Busbud
- Busbud
- Website type: Travel and accommodation services
- Founded: 2011
- Headquarters: Montreal, Quebec, Canada
- Founders: LP Maurice (CEO), Michael Gradek (CTO), and Frederic Thouin (CAO).
- Industry: Travel
- Employees: 60+ (2019)
- Subsidiaries: Recorrido, (Buson), Betterez Inc., and Retality Solutions.
- Website: www.busbud.com

= Busbud =

Travel website

Busbud is a travel website specializing in intercity bus tickets as well as travel by trains, shuttles, ferries and carpooling. As of 2017 Busbud covered services in North America, South America, Central America, Europe, Africa, Oceania and Asia.

==History==
Busbud was founded in 2011 by Louis-Philippe Maurice, Michael Gradek, and Frederic Thouin after Maurice identified a lack of centralized digital booking options while traveling in South America. The company was established in Montreal, Canada.
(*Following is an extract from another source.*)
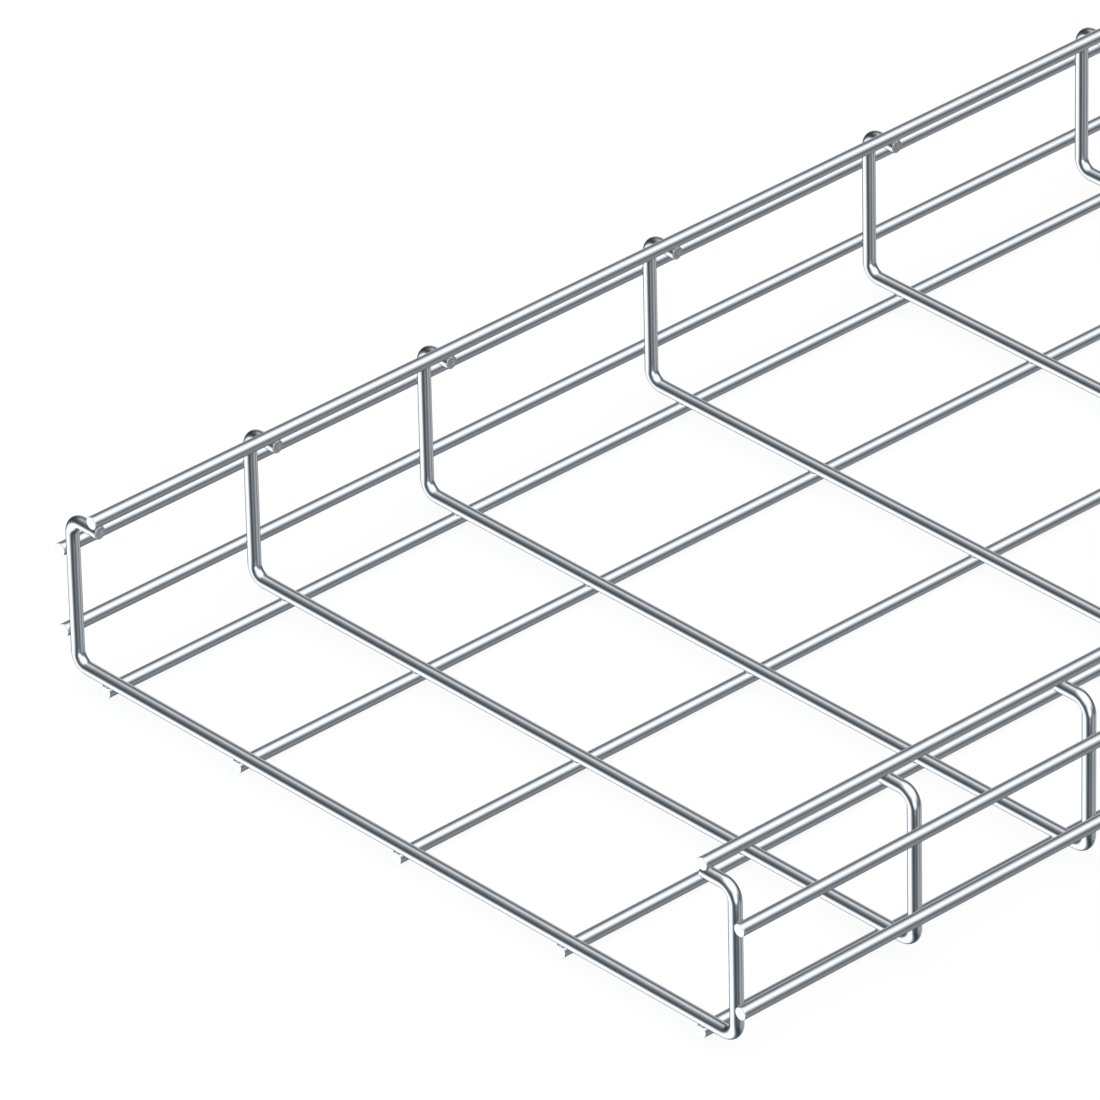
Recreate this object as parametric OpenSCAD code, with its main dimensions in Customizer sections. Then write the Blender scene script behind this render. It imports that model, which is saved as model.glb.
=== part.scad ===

In May 2013, Busbud completed a seed round financing of $1.2 million US dollar. In February 2022 Busbud announced an US$11 million funding round.

Still in 2022 Busbud merged with Recorrido, an intercity bus marketplace based in Santiago and acquired Betterez, a reservation and ticketing management platform for ground transportation operators.

In March 2024, the company acquired Buson, a bus booking marketplace in Brazil. This was noted as their largest M&A transaction at the time. In May of the same year, Busbud acquired the South African software provider Ratality.